** GIVEN REQUEST **
Would you output the whole listing below, exactly as it reads?

-- Begin RECORDS FOR THIS EXERCISE --

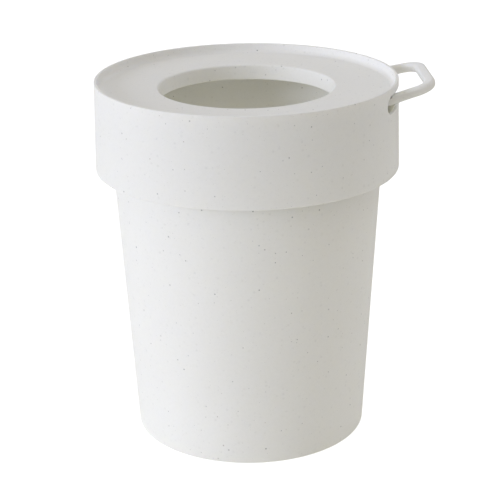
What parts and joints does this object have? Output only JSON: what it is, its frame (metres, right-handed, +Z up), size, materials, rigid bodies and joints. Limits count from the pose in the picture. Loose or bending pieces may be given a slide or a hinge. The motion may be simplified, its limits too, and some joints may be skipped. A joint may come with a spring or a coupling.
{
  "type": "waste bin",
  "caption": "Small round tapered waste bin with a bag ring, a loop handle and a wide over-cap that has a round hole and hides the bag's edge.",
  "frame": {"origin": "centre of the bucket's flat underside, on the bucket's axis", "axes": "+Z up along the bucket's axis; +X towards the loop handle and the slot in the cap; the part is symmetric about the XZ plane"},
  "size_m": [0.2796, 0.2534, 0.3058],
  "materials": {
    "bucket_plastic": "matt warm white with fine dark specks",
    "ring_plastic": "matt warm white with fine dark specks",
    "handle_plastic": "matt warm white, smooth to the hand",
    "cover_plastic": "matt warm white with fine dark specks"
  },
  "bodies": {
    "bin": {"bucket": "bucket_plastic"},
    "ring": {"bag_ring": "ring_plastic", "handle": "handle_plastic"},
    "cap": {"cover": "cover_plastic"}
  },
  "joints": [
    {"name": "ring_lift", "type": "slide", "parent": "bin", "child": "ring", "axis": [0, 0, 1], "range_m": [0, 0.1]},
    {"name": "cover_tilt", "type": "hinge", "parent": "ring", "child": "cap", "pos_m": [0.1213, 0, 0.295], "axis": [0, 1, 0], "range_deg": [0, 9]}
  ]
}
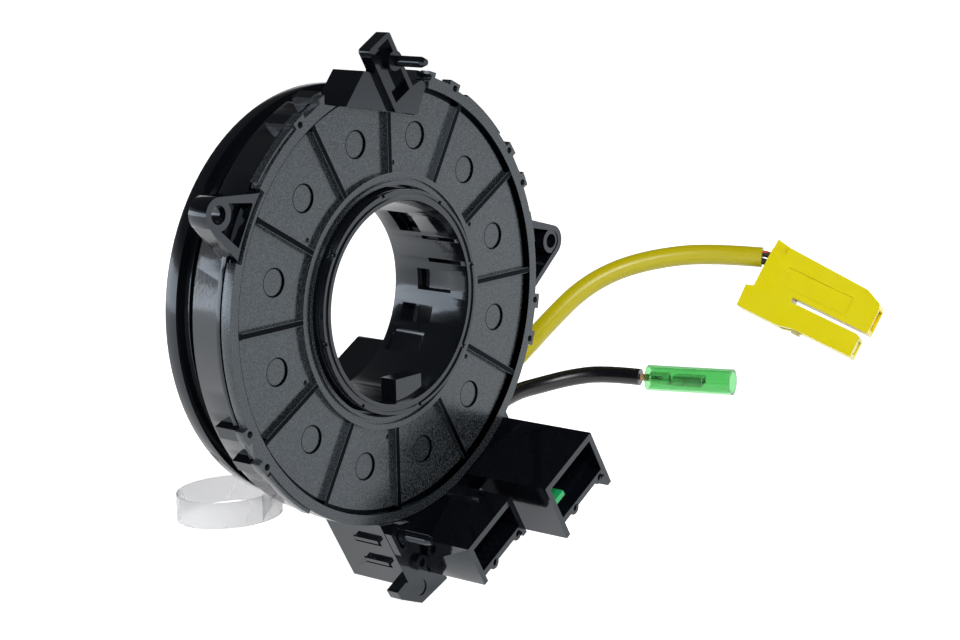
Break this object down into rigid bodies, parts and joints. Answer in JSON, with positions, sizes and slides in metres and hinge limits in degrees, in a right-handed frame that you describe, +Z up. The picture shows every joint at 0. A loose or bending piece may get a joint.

-- End RECORDS FOR THIS EXERCISE --

** TASK RESULT **
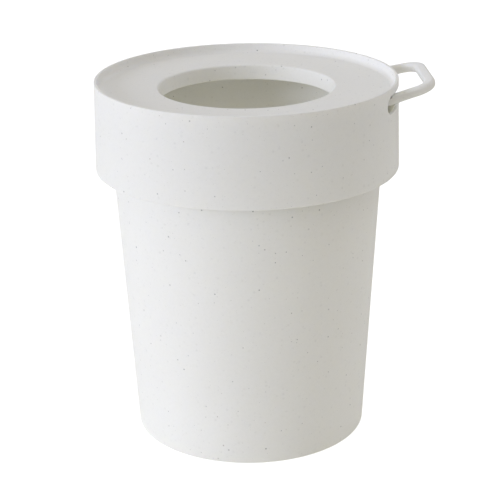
What parts and joints does this object have? Output only JSON: what it is, its frame (metres, right-handed, +Z up), size, materials, rigid bodies and joints. Limits count from the pose in the picture. Loose or bending pieces may be given a slide or a hinge. The motion may be simplified, its limits too, and some joints may be skipped. A joint may come with a spring or a coupling.
{
  "type": "waste bin",
  "caption": "Small round tapered waste bin with a bag ring, a loop handle and a wide over-cap that has a round hole and hides the bag's edge.",
  "frame": {"origin": "centre of the bucket's flat underside, on the bucket's axis", "axes": "+Z up along the bucket's axis; +X towards the loop handle and the slot in the cap; the part is symmetric about the XZ plane"},
  "size_m": [0.2796, 0.2534, 0.3058],
  "materials": {
    "bucket_plastic": "matt warm white with fine dark specks",
    "ring_plastic": "matt warm white with fine dark specks",
    "handle_plastic": "matt warm white, smooth to the hand",
    "cover_plastic": "matt warm white with fine dark specks"
  },
  "bodies": {
    "bin": {"bucket": "bucket_plastic"},
    "ring": {"bag_ring": "ring_plastic", "handle": "handle_plastic"},
    "cap": {"cover": "cover_plastic"}
  },
  "joints": [
    {"name": "ring_lift", "type": "slide", "parent": "bin", "child": "ring", "axis": [0, 0, 1], "range_m": [0, 0.1]},
    {"name": "cover_tilt", "type": "hinge", "parent": "ring", "child": "cap", "pos_m": [0.1213, 0, 0.295], "axis": [0, 1, 0], "range_deg": [0, 9]}
  ]
}
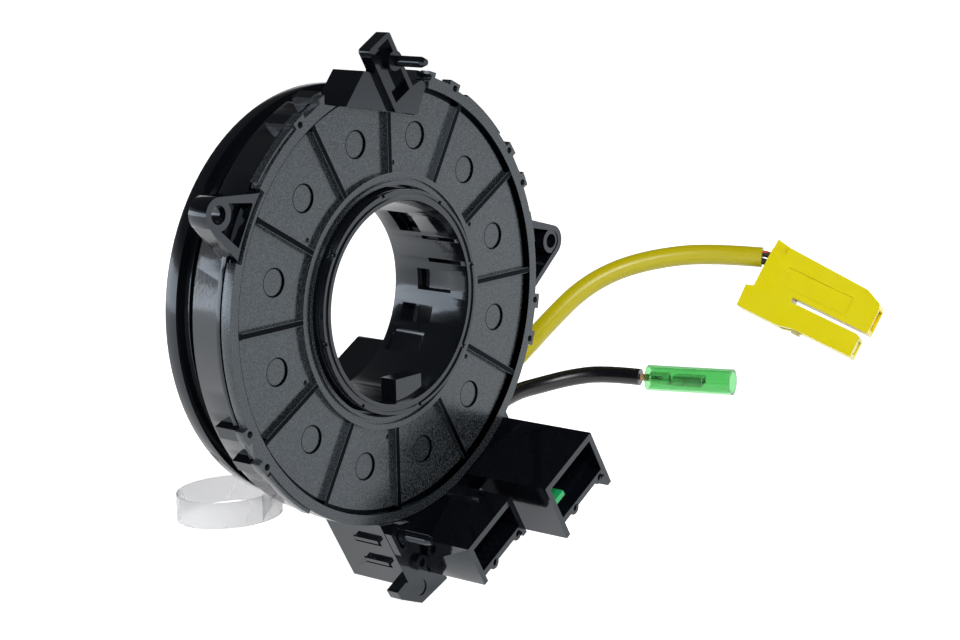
Break this object down into rigid bodies, parts and joints. Answer in JSON, with positions, sizes and slides in metres and hinge limits in degrees, in a right-handed frame that you describe, +Z up. The picture shows every joint at 0. A loose or bending piece may get a joint.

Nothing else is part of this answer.